*EXERCISE PROMPT*: Quote exactly the lines spanning from the top of the data below to the line that contains "return facing * smooth_step(-edge", including both.

# Start of INFORMATION PROVIDED

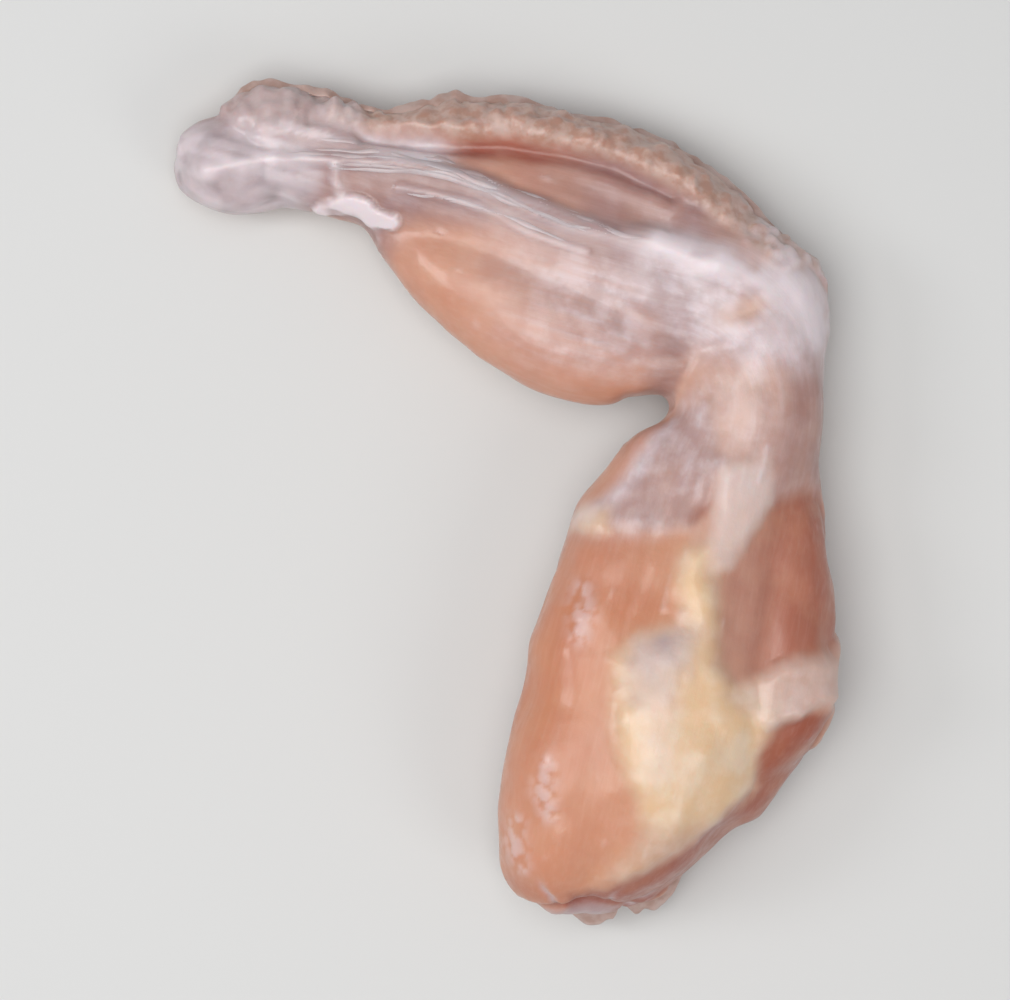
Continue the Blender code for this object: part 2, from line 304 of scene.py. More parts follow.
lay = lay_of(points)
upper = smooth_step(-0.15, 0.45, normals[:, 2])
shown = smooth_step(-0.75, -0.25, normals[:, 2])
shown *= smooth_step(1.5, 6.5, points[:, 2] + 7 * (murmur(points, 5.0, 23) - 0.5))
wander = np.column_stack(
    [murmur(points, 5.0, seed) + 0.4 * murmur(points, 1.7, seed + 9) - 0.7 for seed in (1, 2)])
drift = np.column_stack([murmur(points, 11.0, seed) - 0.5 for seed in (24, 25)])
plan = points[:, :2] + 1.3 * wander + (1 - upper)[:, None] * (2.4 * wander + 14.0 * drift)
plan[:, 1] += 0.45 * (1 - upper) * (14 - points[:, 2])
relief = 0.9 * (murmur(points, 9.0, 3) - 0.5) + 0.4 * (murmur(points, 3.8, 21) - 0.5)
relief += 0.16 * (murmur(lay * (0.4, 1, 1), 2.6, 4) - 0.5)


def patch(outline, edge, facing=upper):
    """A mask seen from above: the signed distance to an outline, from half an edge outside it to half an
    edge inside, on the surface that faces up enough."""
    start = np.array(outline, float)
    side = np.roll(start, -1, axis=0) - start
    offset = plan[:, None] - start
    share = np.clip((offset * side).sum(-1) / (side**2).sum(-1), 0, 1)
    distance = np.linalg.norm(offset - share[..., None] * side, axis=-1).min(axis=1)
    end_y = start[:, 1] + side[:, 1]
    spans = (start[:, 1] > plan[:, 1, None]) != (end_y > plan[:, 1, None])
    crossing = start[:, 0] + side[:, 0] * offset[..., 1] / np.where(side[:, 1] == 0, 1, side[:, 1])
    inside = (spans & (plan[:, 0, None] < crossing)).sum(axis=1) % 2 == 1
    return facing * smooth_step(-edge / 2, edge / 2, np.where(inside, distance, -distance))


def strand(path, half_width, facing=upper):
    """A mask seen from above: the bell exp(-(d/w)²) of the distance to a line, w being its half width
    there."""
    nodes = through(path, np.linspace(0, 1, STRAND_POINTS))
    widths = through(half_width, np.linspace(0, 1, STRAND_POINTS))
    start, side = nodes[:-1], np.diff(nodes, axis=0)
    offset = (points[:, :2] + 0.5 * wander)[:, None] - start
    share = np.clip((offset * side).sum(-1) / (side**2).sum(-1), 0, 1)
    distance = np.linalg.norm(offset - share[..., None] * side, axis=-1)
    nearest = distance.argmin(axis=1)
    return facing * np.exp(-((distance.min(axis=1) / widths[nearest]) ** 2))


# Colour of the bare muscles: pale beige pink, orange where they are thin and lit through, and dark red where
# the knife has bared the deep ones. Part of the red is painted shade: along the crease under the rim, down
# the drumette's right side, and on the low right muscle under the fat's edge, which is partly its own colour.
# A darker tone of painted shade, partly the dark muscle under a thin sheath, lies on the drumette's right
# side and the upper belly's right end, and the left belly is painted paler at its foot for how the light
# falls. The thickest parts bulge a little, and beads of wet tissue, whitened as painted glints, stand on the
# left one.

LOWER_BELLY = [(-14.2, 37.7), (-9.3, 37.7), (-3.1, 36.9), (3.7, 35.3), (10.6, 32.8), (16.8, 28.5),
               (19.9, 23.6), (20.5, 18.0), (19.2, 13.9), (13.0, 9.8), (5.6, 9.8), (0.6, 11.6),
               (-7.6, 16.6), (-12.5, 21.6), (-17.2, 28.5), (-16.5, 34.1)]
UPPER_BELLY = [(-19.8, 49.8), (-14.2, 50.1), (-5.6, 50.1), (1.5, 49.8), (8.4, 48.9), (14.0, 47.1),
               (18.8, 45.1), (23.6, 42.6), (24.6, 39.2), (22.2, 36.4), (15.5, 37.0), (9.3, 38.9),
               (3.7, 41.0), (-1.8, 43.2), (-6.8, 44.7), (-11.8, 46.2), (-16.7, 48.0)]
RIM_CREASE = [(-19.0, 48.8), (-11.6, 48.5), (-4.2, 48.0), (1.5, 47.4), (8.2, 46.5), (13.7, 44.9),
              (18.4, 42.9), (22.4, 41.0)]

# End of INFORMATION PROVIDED

*RESULT FOR THIS EXERCISE*:
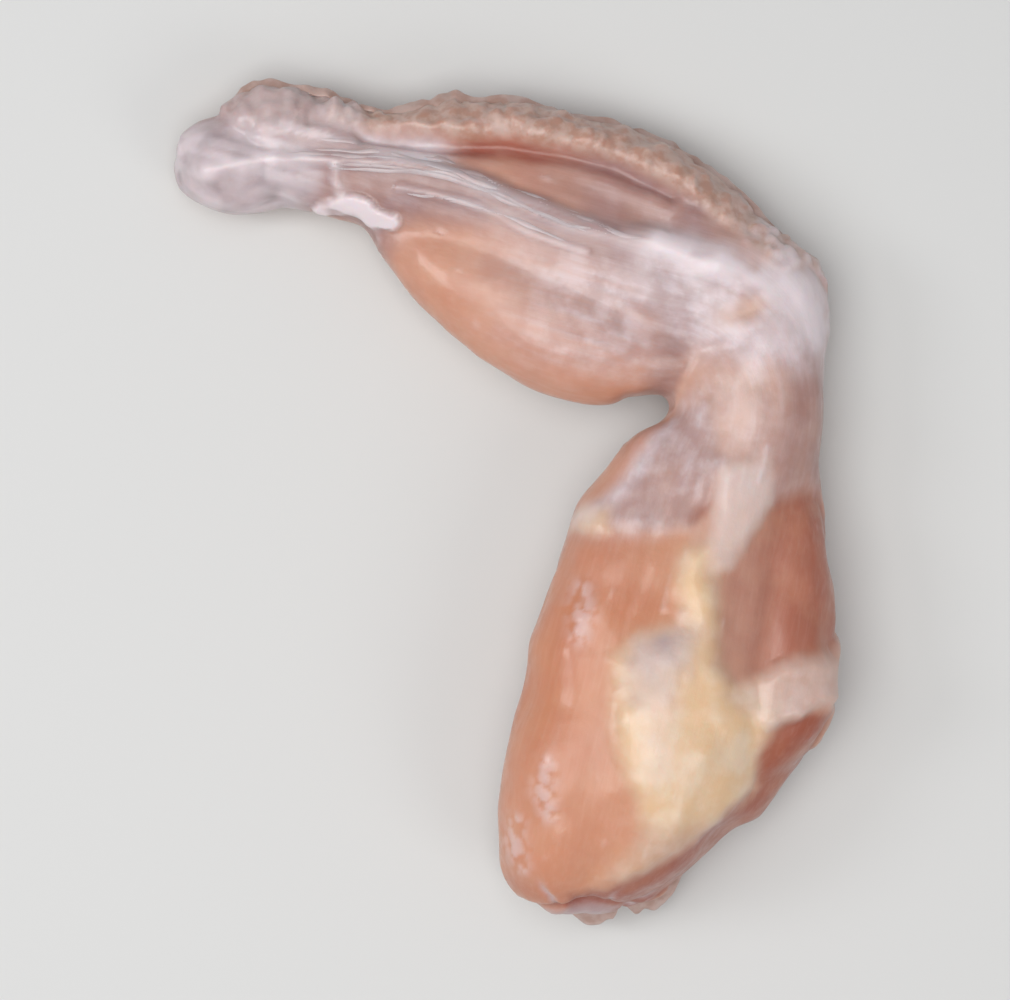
Continue the Blender code for this object: part 2, from line 304 of scene.py. More parts follow.
lay = lay_of(points)
upper = smooth_step(-0.15, 0.45, normals[:, 2])
shown = smooth_step(-0.75, -0.25, normals[:, 2])
shown *= smooth_step(1.5, 6.5, points[:, 2] + 7 * (murmur(points, 5.0, 23) - 0.5))
wander = np.column_stack(
    [murmur(points, 5.0, seed) + 0.4 * murmur(points, 1.7, seed + 9) - 0.7 for seed in (1, 2)])
drift = np.column_stack([murmur(points, 11.0, seed) - 0.5 for seed in (24, 25)])
plan = points[:, :2] + 1.3 * wander + (1 - upper)[:, None] * (2.4 * wander + 14.0 * drift)
plan[:, 1] += 0.45 * (1 - upper) * (14 - points[:, 2])
relief = 0.9 * (murmur(points, 9.0, 3) - 0.5) + 0.4 * (murmur(points, 3.8, 21) - 0.5)
relief += 0.16 * (murmur(lay * (0.4, 1, 1), 2.6, 4) - 0.5)


def patch(outline, edge, facing=upper):
    """A mask seen from above: the signed distance to an outline, from half an edge outside it to half an
    edge inside, on the surface that faces up enough."""
    start = np.array(outline, float)
    side = np.roll(start, -1, axis=0) - start
    offset = plan[:, None] - start
    share = np.clip((offset * side).sum(-1) / (side**2).sum(-1), 0, 1)
    distance = np.linalg.norm(offset - share[..., None] * side, axis=-1).min(axis=1)
    end_y = start[:, 1] + side[:, 1]
    spans = (start[:, 1] > plan[:, 1, None]) != (end_y > plan[:, 1, None])
    crossing = start[:, 0] + side[:, 0] * offset[..., 1] / np.where(side[:, 1] == 0, 1, side[:, 1])
    inside = (spans & (plan[:, 0, None] < crossing)).sum(axis=1) % 2 == 1
    return facing * smooth_step(-edge / 2, edge / 2, np.where(inside, distance, -distance))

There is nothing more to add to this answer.